Speak to Existing Franchisees

This is the most critical step. The franchisor must provide you with a list of their existing franchisees. Contact as many as you can, and be sure to speak to some who are running the business under management. Ask them direct questions:

  • How many hours a week do you really work on the business?
  • How long did it take before you could step back and appoint a manager?
  • What was the biggest challenge in finding and retaining a good manager?
  • If you were starting again, would you choose the management route?
  • How accurate were the franchisor's financial projections?

Seek Professional Advice

Never sign a franchise agreement without having it reviewed by a specialist solicitor with experience in UK franchise law. They will interpret your obligations and highlight any clauses that could hinder your ambition to be a semi-absentee owner. Similarly, have an accountant who understands franchising review the financial model to stress-test its viability under a management structure.

The Verdict: An Opportunity for the Strategic, Not the Passive

To conclude, a franchise is not a passive investment. The very nature of the franchise agreement contractually obliges you to be an active participant in the business's success.

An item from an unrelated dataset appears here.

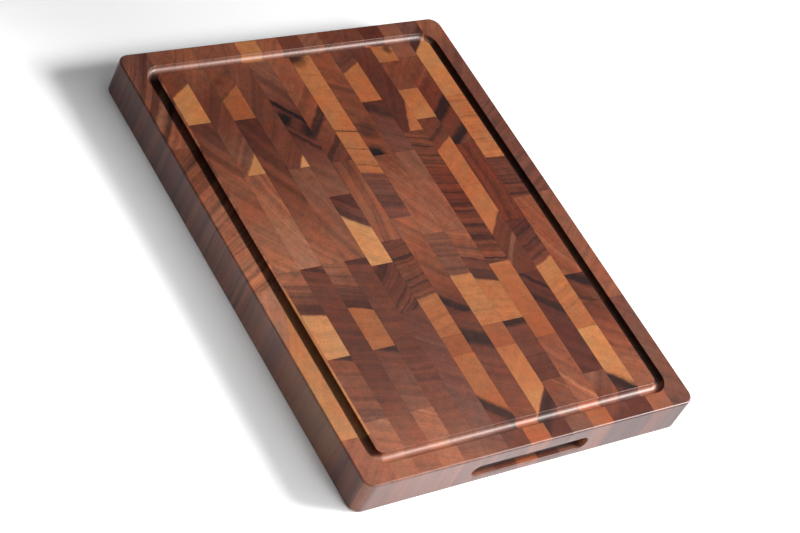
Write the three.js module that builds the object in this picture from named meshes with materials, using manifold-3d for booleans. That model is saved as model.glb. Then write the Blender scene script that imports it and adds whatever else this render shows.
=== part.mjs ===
// End-grain cutting board: fifteen glued strips of upright hardwood blocks, a half-round juice
// groove in the top and a finger grip in each end. Millimetres, +Z up, +X along the length,
// origin at the middle of the underside. Every block is its own solid, parted by its glue lines.
import * as THREE from 'three';
import { mergeVertices } from 'three/addons/utils/BufferGeometryUtils.js';
import Module from 'manifold-3d';

const boardLength = 508;
const boardWidth = 381;
const boardThickness = 40;
const cornerRadius = 12; // upright corners of the board
const edgeEase = 2; // rounding along every outer edge
const grooveInset = 24; // from the board's edge to the groove's centre line
const grooveRadius = 5; // the groove is half round: this deep and twice as wide
const grooveTurn = 12; // bend radius of the centre line at the corners
const gripLength = 134;
const gripHeight = 16.4;
const gripDepth = 12;
const gripCove = 7; // rounding between the grip's walls and its back
const gripAxisHeight = 17; // above the underside
const firstStripWidth = 32;
const stripPitch = 24.7; // the last strip takes what is left
const glueGap = 0.3;
const spare = 5; // how far a cutter stands past the board

const curveSegments = 8; // per quarter turn
const easeSegments = 3;
const grooveSides = 20; // round section of the groove's cutter

const woods = {
  dark: { color: 0x5f3527, roughness: 0.55, metalness: 0 },
  red: { color: 0x874a33, roughness: 0.55, metalness: 0 },
  tan: { color: 0x9c6040, roughness: 0.55, metalness: 0 },
  sap: { color: 0xc98a4c, roughness: 0.55, metalness: 0 },
};

// The cutting list: one row for each strip from -Y to +Y, and in it each block's far end,
// counted from the +X end of the board, with the wood that fills most of the block.
const cuttingList = [
  [[50, 'red'], [215, 'tan'], [386, 'red'], [boardLength, 'dark']],
  [[62, 'tan'], [131, 'red'], [230, 'sap'], [412, 'tan'], [boardLength, 'sap']],
  [[230, 'dark'], [343, 'tan'], [boardLength, 'red']],
  [[62, 'tan'], [131, 'dark'], [230, 'sap'], [410, 'tan'], [boardLength, 'dark']],
  [[230, 'dark'], [343, 'tan'], [boardLength, 'red']],
  [[163, 'dark'], [219, 'dark'], [304, 'sap'], [boardLength, 'dark']],
  [[243, 'sap'], [343, 'red'], [boardLength, 'red']],
  [[150, 'red'], [267, 'red'], [boardLength, 'sap']],
  [[105, 'sap'], [242, 'sap'], [343, 'tan'], [boardLength, 'red']],
  [[60, 'dark'], [131, 'dark'], [242, 'sap'], [343, 'tan'], [410, 'dark'], [boardLength, 'dark']],
  [[106, 'red'], [196, 'tan'], [366, 'dark'], [boardLength, 'dark']],
  [[178, 'dark'], [290, 'dark'], [379, 'sap'], [419, 'sap'], [boardLength, 'red']],
  [[105, 'sap'], [241, 'sap'], [341, 'red'], [boardLength, 'red']],
  [[166, 'red'], [266, 'red'], [402, 'sap'], [boardLength, 'sap']],
  [[268, 'red'], [402, 'red'], [boardLength, 'red']],
];

const wasm = await Module();
wasm.setup();

function toSolid(geometry) {
  geometry.deleteAttribute('normal');
  geometry.deleteAttribute('uv');
  const merged = mergeVertices(geometry, 1e-4);
  return new wasm.Manifold(new wasm.Mesh({
    numProp: 3,
    vertProperties: new Float32Array(merged.attributes.position.array),
    triVerts: new Uint32Array(merged.index.array),
  }));
}

function toGeometry(solid) {
  const { vertProperties, triVerts } = solid.getMesh();
  const geometry = new THREE.BufferGeometry();
  geometry.setAttribute('position', new THREE.BufferAttribute(vertProperties, 3));
  geometry.setIndex(new THREE.BufferAttribute(triVerts, 1));
  geometry.computeVertexNormals();
  return geometry;
}

function roundedRectangle(halfX, halfY, radius) {
  const shape = new THREE.Shape();
  shape.moveTo(halfX, -halfY + radius);
  shape.absarc(halfX - radius, halfY - radius, radius, 0, Math.PI / 2);
  shape.absarc(-halfX + radius, halfY - radius, radius, Math.PI / 2, Math.PI);
  shape.absarc(-halfX + radius, -halfY + radius, radius, Math.PI, 1.5 * Math.PI);
  shape.absarc(halfX - radius, -halfY + radius, radius, 1.5 * Math.PI, 2 * Math.PI);
  return shape;
}

// The board before its groove, grips and glue lines.
function slab() {
  const geometry = new THREE.ExtrudeGeometry(
    roundedRectangle(boardLength / 2, boardWidth / 2, cornerRadius),
    {
      depth: boardThickness - 2 * edgeEase,
      bevelSize: edgeEase,
      bevelThickness: edgeEase,
      bevelOffset: -edgeEase,
      bevelSegments: easeSegments,
      curveSegments,
    },
  );
  return toSolid(geometry.translate(0, 0, edgeEase));
}

// A round bar bent into a closed loop, centred in the plane of the top.
function grooveCutter() {
  const halfX = boardLength / 2 - grooveInset;
  const halfY = boardWidth / 2 - grooveInset;
  const stations = [];
  for (const [signX, signY, start] of [[1, 1, 0], [-1, 1, 1], [-1, -1, 2], [1, -1, 3]]) {
    for (let step = 0; step <= curveSegments; step += 1) {
      const angle = (start + step / curveSegments) * Math.PI / 2;
      stations.push({
        outward: new THREE.Vector3(Math.cos(angle), Math.sin(angle), 0),
        turnCentre: new THREE.Vector3(
          signX * (halfX - grooveTurn), signY * (halfY - grooveTurn), boardThickness),
      });
    }
  }
  const points = [];
  for (const { outward, turnCentre } of stations) {
    for (let side = 0; side < grooveSides; side += 1) {
      const angle = side / grooveSides * 2 * Math.PI;
      points.push(turnCentre.clone()
        .addScaledVector(outward, grooveTurn + grooveRadius * Math.cos(angle))
        .add(new THREE.Vector3(0, 0, grooveRadius * Math.sin(angle))));
    }
  }
  const index = [];
  for (let station = 0; station < stations.length; station += 1) {
    const here = station * grooveSides;
    const there = (station + 1) % stations.length * grooveSides;
    for (let side = 0; side < grooveSides; side += 1) {
      const next = (side + 1) % grooveSides;
      index.push(here + side, there + side, there + next);
      index.push(here + side, there + next, here + next);
    }
  }
  const geometry = new THREE.BufferGeometry().setFromPoints(points);
  geometry.setIndex(index);
  return toSolid(geometry);
}

// A long round-ended pocket with a coved back, cut inward from the end at direction +1 or -1.
function gripCutter(direction) {
  const straight = gripLength / 2 - gripHeight / 2;
  const outline = new THREE.Shape();
  outline.absarc(straight, 0, gripHeight / 2, -Math.PI / 2, Math.PI / 2);
  outline.absarc(-straight, 0, gripHeight / 2, Math.PI / 2, 1.5 * Math.PI);
  const geometry = new THREE.ExtrudeGeometry(outline, {
    depth: gripDepth - gripCove + spare,
    bevelSize: gripCove,
    bevelThickness: gripCove,
    bevelOffset: -gripCove,
    bevelSegments: curveSegments / 2,
    curveSegments,
  });
  geometry.rotateX(Math.PI / 2).rotateZ(direction * Math.PI / 2);
  geometry.translate(direction * (boardLength / 2 - gripDepth + gripCove), 0, gripAxisHeight);
  return toSolid(geometry);
}

// The room between a block's glue lines; a face at the board's edge stands past it.
function blockRoom(lowX, highX, lowY, highY) {
  const shrink = (value, limit, sign) => (
    Math.abs(value - sign * limit) < 1e-6 ? value + sign * spare : value - sign * glueGap / 2);
  const x0 = shrink(lowX, boardLength / 2, -1);
  const x1 = shrink(highX, boardLength / 2, 1);
  const y0 = shrink(lowY, boardWidth / 2, -1);
  const y1 = shrink(highY, boardWidth / 2, 1);
  const geometry = new THREE.BoxGeometry(x1 - x0, y1 - y0, boardThickness + 2 * spare);
  return toSolid(geometry.translate((x0 + x1) / 2, (y0 + y1) / 2, boardThickness / 2));
}

const blank = slab()
  .subtract(grooveCutter())
  .subtract(gripCutter(1))
  .subtract(gripCutter(-1));

const board = new THREE.Group();
cuttingList.forEach((blocks, strip) => {
  const lowY = strip === 0 ? -boardWidth / 2
    : -boardWidth / 2 + firstStripWidth + (strip - 1) * stripPitch;
  const highY = strip === cuttingList.length - 1 ? boardWidth / 2
    : -boardWidth / 2 + firstStripWidth + strip * stripPitch;
  let highX = boardLength / 2;
  blocks.forEach(([farEnd, wood], block) => {
    const lowX = boardLength / 2 - farEnd;
    const solid = blank.intersect(blockRoom(lowX, highX, lowY, highY));
    const mesh = new THREE.Mesh(toGeometry(solid), new THREE.MeshStandardMaterial(woods[wood]));
    mesh.name = `strip_${String(strip + 1).padStart(2, '0')}_block_${block + 1}`;
    board.add(mesh);
    highX = lowX;
  });
});

export default board;
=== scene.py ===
# End-grain board of glued upright blocks, with a juice groove and a finger grip in each end
import math
import random

import bmesh
import bpy
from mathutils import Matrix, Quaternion, Vector


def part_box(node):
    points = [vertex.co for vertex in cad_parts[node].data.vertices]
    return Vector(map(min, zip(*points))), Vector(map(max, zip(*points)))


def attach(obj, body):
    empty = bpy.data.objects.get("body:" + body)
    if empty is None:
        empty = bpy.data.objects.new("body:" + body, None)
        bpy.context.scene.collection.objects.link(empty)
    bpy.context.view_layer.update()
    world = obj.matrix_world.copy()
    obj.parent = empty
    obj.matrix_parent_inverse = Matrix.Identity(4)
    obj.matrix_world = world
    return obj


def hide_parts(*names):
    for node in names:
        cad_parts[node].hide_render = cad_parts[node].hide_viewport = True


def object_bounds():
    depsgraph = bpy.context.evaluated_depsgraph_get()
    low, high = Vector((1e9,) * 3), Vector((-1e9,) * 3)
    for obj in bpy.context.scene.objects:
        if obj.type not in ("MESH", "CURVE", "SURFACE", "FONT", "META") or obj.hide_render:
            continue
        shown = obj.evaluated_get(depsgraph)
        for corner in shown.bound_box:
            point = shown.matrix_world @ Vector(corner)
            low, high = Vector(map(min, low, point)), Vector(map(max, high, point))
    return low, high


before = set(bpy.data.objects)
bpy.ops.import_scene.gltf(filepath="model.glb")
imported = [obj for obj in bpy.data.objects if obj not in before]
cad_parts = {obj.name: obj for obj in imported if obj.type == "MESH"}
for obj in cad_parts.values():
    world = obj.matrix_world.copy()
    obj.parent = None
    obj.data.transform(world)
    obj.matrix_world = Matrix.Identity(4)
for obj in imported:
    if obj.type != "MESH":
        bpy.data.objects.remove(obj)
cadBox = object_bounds()
low, high = cadBox
mm = 0.001
boardHeight = high.z - low.z
print("frame loaded:", len(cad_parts), "nodes")

# Colours of the oiled wood, as red, green and blue from 0 to 255 on a screen
tones = {
    "umber": (82, 38, 28), "cocoa": (94, 46, 32), "mahogany": (98, 42, 27), "walnut": (101, 52, 37),
    "plum": (104, 60, 48), "ash": (108, 65, 50), "chestnut": (110, 57, 38), "brown": (119, 70, 52),
    "russet": (127, 66, 43), "copper": (134, 76, 53), "fawn": (143, 84, 59), "tan": (154, 93, 65),
    "clay": (160, 103, 76), "rust": (141, 75, 44), "amber": (156, 89, 52), "honey": (167, 101, 60),
    "gold": (177, 115, 69), "straw": (190, 127, 80),
}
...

However, it can be a strategic investment. By choosing the right "management franchise" in a suitable sector, you can build a valuable asset without being tied to the daily operational grind. This path requires a different skill set—one focused on leadership, financial analysis, and strategic oversight. It also requires deeper pockets to fund a manager's salary from the outset and a longer, more arduous period of due diligence.

The dream of earning income while you have the freedom to focus on other things is attainable through franchising, but only for those who understand the reality. It's not about being passive; it's about being a smart, strategic, and highly engaged owner, directing the play from the executive box, not sitting idly in the stands.